DoD Melds Four Commands For Multi-Domain Data Sharing Test
WASHINGTON: For the first time, four combatant commands are linking up to share real-time data during a homeland defense exercise designed to stop an enemy aircraft breaking into US airspace. The drill, which kicked off this week, marks an early test of the Pentagon’s emerging effort to quickly share data and operate against advanced threats across sea and air domains.
The May 28-31 exercise taking place off the US East Coast is being run by Northern Command and involves Space, Transportation and Strategic commands, along with the Navy’s 2nd Fleet.
At the center of the exercise is a B-1B attempting to punch into US airspace, while Canadian CF-18s and US F-15s, fueled by KC-135 Stratotankers, run an air intercept exercise in conjunction with F/A-18 fighters from the USS Harry S Truman.
All participants will use Link 16, a tactical data system which allows parties to share real-time command and control data, to stitch together the disparate elements at air and sea.
“Leading complex multi-combatant command operations across multiple domains demonstrates our readiness to defend our homeland,” Northcom commander Gen. Terrence O’Shaughnessy, said in a statement.
While NORTHCOM will run the exercise and control the Truman strike group, the Canadian planes and US F-15s are under NORAD control, STRATCOM provides the B-1B, and TRANSCOM handles the aerial refueling portion of the operation. The newly-formed Spacecom will run space operations to support the 2nd Fleet commander through satellite communications and GPS.

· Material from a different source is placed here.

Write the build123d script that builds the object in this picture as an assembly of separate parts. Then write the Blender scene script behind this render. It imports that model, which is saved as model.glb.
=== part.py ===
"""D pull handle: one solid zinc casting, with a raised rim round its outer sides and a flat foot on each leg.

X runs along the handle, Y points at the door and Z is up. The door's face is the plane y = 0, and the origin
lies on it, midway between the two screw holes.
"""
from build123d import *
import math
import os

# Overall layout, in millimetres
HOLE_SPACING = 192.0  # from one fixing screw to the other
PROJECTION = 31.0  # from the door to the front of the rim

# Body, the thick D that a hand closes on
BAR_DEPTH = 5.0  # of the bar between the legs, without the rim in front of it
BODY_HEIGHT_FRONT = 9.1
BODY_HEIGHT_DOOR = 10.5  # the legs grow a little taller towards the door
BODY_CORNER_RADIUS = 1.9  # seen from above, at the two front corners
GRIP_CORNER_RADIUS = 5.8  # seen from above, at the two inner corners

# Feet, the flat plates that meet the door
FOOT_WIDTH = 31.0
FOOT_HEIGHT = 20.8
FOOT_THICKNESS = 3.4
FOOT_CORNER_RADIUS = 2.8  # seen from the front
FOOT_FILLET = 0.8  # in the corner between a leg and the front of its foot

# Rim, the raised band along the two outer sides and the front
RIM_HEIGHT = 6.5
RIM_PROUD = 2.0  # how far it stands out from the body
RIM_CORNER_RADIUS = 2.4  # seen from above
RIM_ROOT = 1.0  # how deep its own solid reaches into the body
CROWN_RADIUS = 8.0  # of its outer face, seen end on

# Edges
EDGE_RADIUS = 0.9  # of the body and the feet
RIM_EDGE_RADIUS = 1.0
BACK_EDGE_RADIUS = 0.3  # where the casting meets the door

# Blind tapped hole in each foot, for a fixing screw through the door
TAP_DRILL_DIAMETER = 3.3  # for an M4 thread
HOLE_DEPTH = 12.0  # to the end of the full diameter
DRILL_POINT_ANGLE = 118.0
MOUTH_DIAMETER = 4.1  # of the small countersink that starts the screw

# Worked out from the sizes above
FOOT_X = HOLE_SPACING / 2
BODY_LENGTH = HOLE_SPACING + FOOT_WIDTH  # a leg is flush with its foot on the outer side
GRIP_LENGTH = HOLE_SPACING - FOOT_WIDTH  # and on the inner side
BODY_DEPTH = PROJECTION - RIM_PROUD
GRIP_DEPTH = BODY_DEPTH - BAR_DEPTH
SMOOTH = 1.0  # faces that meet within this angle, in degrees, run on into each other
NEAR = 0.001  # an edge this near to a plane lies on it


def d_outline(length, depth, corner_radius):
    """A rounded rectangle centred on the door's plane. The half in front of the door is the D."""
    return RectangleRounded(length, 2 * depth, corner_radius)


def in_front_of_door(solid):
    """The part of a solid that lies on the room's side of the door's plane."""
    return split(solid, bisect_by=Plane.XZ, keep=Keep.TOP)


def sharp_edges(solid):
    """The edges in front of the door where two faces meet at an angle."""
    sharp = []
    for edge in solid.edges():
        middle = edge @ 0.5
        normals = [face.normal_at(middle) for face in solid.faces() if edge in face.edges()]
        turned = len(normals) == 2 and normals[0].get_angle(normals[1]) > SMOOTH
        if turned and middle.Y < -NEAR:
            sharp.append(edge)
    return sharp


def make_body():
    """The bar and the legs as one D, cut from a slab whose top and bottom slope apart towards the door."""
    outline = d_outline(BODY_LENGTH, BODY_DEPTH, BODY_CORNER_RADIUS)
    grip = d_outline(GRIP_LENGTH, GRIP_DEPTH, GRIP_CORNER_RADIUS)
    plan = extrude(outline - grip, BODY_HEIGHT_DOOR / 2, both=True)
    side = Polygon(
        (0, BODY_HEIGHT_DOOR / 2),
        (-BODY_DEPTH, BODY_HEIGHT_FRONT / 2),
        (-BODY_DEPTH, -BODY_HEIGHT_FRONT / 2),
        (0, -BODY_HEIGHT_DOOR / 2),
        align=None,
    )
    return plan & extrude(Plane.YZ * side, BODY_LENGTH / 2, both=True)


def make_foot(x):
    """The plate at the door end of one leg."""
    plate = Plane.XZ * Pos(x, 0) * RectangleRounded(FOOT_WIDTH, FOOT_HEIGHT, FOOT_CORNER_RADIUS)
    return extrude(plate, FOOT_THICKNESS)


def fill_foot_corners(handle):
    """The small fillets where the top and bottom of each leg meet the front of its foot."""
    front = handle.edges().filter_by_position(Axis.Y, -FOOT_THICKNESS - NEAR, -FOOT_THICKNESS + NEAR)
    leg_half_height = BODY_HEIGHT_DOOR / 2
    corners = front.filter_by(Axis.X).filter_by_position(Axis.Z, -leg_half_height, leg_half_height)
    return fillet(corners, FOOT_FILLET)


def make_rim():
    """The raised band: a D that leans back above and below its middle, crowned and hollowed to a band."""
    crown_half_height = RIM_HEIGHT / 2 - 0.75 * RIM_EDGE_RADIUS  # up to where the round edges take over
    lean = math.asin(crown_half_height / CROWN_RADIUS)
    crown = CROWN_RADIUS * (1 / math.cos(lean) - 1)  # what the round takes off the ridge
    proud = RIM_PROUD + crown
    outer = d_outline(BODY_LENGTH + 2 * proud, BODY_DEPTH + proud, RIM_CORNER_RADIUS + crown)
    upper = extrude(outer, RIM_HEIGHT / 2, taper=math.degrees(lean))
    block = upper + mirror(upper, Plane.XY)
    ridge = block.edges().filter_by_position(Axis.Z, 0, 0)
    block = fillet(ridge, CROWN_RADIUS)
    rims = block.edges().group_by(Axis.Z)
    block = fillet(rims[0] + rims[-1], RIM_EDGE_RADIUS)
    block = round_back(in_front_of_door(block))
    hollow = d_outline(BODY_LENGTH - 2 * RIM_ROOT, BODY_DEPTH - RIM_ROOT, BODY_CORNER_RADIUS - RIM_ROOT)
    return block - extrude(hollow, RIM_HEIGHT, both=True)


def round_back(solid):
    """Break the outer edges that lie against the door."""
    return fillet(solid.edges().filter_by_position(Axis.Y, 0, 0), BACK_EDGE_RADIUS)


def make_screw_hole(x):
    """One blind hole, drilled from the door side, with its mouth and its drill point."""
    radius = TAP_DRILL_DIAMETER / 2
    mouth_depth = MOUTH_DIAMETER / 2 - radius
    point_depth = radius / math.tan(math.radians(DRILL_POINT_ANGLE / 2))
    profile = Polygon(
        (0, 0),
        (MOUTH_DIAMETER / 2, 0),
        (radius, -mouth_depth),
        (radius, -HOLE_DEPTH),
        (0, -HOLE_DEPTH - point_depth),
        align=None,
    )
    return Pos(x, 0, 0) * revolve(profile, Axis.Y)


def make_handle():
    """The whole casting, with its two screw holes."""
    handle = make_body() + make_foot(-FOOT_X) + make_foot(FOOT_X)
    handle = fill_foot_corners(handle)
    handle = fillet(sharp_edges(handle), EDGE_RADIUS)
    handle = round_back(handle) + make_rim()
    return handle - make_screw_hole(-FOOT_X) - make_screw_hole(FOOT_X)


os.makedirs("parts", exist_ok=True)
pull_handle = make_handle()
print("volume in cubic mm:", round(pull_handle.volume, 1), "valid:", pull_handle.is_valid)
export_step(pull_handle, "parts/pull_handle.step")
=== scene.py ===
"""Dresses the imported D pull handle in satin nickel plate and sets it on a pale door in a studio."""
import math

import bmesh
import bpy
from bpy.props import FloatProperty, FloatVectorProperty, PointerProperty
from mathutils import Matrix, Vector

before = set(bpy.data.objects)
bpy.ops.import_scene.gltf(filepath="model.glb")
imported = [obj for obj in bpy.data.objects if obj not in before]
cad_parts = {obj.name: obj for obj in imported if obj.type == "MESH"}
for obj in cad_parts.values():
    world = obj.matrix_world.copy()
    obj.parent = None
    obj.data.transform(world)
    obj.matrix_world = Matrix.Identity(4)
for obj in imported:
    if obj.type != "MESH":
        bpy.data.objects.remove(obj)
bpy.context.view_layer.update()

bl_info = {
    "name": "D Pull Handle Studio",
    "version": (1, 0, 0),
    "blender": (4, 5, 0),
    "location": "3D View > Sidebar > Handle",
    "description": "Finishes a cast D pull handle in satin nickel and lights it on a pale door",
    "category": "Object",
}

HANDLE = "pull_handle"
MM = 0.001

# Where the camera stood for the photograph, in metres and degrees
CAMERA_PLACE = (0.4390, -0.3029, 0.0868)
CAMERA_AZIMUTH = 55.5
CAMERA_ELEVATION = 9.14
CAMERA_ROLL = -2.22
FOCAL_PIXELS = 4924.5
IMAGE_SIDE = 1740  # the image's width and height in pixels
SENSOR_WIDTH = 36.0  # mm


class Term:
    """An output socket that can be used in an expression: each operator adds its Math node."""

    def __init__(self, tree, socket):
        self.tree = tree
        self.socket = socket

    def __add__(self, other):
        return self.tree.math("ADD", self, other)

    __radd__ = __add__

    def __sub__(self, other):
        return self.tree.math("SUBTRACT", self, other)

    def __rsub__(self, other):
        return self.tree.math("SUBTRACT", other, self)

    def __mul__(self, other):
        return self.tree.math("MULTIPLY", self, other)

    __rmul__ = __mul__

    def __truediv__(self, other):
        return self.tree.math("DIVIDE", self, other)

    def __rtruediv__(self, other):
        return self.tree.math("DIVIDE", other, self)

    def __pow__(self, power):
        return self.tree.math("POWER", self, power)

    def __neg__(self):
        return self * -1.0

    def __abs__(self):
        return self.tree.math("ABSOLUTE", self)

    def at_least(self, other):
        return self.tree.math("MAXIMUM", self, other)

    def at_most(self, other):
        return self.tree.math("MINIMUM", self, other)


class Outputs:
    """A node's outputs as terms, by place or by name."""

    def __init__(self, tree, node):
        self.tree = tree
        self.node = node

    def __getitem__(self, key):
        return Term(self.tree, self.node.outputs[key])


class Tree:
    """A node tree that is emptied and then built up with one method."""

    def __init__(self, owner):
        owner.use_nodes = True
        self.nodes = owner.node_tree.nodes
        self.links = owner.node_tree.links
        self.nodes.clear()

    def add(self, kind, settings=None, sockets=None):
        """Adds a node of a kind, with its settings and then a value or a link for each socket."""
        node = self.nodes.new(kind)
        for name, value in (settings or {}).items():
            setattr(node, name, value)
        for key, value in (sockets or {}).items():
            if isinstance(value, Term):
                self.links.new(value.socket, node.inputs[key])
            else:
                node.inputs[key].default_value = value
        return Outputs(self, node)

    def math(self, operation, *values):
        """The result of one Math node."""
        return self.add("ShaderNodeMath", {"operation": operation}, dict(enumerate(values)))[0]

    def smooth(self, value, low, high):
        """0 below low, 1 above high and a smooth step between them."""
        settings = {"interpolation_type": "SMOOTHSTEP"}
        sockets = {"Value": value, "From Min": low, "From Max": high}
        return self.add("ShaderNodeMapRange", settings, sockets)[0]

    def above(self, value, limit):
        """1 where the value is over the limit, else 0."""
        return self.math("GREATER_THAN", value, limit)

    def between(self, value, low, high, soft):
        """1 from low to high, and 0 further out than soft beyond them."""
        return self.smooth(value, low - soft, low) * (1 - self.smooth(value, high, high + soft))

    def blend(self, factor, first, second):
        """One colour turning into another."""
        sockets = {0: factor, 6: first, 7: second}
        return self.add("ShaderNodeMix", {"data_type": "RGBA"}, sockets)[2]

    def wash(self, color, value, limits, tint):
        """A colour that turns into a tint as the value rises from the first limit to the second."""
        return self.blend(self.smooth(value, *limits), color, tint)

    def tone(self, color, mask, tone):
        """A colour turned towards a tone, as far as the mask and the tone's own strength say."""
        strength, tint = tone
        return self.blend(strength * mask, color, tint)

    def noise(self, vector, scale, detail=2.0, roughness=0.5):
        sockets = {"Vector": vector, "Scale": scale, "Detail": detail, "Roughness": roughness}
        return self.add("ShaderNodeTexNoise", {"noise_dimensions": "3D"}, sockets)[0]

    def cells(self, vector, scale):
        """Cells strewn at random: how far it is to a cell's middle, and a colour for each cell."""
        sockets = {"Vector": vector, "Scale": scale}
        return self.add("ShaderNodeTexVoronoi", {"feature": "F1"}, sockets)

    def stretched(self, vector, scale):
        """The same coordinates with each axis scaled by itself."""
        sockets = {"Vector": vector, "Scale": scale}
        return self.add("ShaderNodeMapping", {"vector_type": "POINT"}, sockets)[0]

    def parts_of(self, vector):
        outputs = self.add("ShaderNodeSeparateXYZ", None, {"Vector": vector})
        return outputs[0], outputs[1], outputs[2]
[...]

The Truman carrier strike group, which includes the cruiser USS Normandy, is adding another mission to its extended six-month deployment, after having left Norfolk in November for its third overseas cruise in the past four years. The strike group has been in a holding pattern off the East Coast for weeks to keep the crew away from port and potential COVID-19 infections.
“Today, there is not a joint operation that doesn’t integrate space capabilities – the pervasiveness of these capabilities and the information they provide is a key ingredient to how American forces operate with unmatched speed, precision, and lethality,” Gen. John Raymond, commander of the Space Command said in a statement.